### Problem to solve
Please return the full listing below without altering anything.

---------------

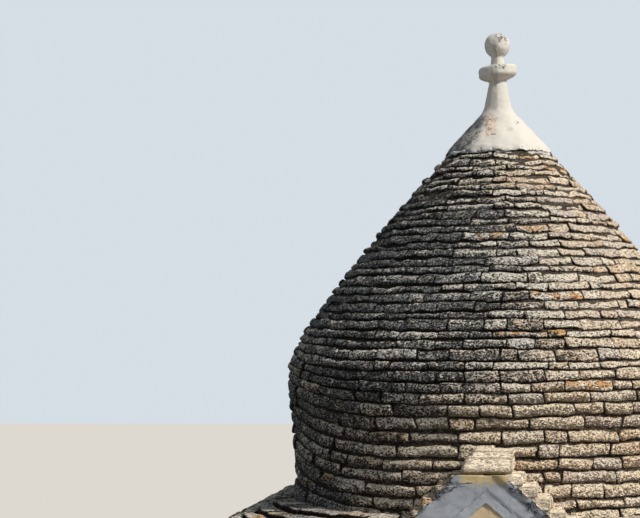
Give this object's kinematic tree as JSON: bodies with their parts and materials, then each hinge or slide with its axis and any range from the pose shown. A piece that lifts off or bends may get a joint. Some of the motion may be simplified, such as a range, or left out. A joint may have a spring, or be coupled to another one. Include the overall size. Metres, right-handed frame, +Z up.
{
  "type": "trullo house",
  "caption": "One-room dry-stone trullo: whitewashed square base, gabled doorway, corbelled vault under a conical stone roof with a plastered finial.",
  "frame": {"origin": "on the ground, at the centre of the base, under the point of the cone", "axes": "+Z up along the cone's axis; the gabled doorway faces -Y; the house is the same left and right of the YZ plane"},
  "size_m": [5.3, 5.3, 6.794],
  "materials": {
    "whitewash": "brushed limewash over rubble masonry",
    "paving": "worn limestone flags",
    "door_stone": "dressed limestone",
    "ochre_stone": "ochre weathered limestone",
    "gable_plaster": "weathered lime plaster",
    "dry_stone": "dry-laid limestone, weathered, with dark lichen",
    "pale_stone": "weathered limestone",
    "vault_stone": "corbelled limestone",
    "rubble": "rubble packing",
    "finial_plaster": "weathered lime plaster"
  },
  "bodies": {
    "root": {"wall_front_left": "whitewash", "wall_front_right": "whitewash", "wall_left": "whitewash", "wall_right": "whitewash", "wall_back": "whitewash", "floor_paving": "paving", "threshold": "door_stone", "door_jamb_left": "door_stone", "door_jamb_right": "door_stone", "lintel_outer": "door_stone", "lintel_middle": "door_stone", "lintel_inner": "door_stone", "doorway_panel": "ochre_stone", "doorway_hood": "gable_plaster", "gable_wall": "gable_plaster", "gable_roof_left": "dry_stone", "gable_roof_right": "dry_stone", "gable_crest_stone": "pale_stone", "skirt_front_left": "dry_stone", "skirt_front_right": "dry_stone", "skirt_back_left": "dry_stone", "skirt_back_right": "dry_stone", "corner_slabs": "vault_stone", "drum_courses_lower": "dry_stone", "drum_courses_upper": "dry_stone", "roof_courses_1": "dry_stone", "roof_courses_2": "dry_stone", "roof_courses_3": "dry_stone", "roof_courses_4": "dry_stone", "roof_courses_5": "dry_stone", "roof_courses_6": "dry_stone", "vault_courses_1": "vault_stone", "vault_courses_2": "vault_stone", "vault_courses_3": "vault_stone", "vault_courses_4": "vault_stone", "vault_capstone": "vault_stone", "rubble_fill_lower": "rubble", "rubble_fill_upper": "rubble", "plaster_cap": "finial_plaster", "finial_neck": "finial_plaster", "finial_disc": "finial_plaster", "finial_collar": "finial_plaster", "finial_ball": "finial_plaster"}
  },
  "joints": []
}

---------------

### Solution to the exercise
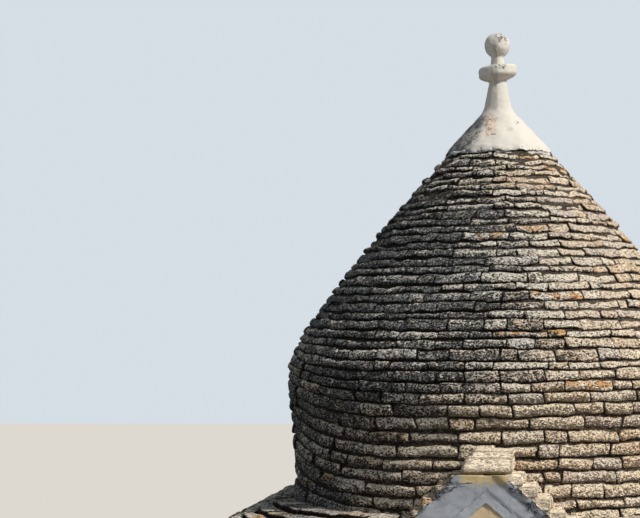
Give this object's kinematic tree as JSON: bodies with their parts and materials, then each hinge or slide with its axis and any range from the pose shown. A piece that lifts off or bends may get a joint. Some of the motion may be simplified, such as a range, or left out. A joint may have a spring, or be coupled to another one. Include the overall size. Metres, right-handed frame, +Z up.
{
  "type": "trullo house",
  "caption": "One-room dry-stone trullo: whitewashed square base, gabled doorway, corbelled vault under a conical stone roof with a plastered finial.",
  "frame": {"origin": "on the ground, at the centre of the base, under the point of the cone", "axes": "+Z up along the cone's axis; the gabled doorway faces -Y; the house is the same left and right of the YZ plane"},
  "size_m": [5.3, 5.3, 6.794],
  "materials": {
    "whitewash": "brushed limewash over rubble masonry",
    "paving": "worn limestone flags",
    "door_stone": "dressed limestone",
    "ochre_stone": "ochre weathered limestone",
    "gable_plaster": "weathered lime plaster",
    "dry_stone": "dry-laid limestone, weathered, with dark lichen",
    "pale_stone": "weathered limestone",
    "vault_stone": "corbelled limestone",
    "rubble": "rubble packing",
    "finial_plaster": "weathered lime plaster"
  },
  "bodies": {
    "root": {"wall_front_left": "whitewash", "wall_front_right": "whitewash", "wall_left": "whitewash", "wall_right": "whitewash", "wall_back": "whitewash", "floor_paving": "paving", "threshold": "door_stone", "door_jamb_left": "door_stone", "door_jamb_right": "door_stone", "lintel_outer": "door_stone", "lintel_middle": "door_stone", "lintel_inner": "door_stone", "doorway_panel": "ochre_stone", "doorway_hood": "gable_plaster", "gable_wall": "gable_plaster", "gable_roof_left": "dry_stone", "gable_roof_right": "dry_stone", "gable_crest_stone": "pale_stone", "skirt_front_left": "dry_stone", "skirt_front_right": "dry_stone", "skirt_back_left": "dry_stone", "skirt_back_right": "dry_stone", "corner_slabs": "vault_stone", "drum_courses_lower": "dry_stone", "drum_courses_upper": "dry_stone", "roof_courses_1": "dry_stone", "roof_courses_2": "dry_stone", "roof_courses_3": "dry_stone", "roof_courses_4": "dry_stone", "roof_courses_5": "dry_stone", "roof_courses_6": "dry_stone", "vault_courses_1": "vault_stone", "vault_courses_2": "vault_stone", "vault_courses_3": "vault_stone", "vault_courses_4": "vault_stone", "vault_capstone": "vault_stone", "rubble_fill_lower": "rubble", "rubble_fill_upper": "rubble", "plaster_cap": "finial_plaster", "finial_neck": "finial_plaster", "finial_disc": "finial_plaster", "finial_collar": "finial_plaster", "finial_ball": "finial_plaster"}
  },
  "joints": []
}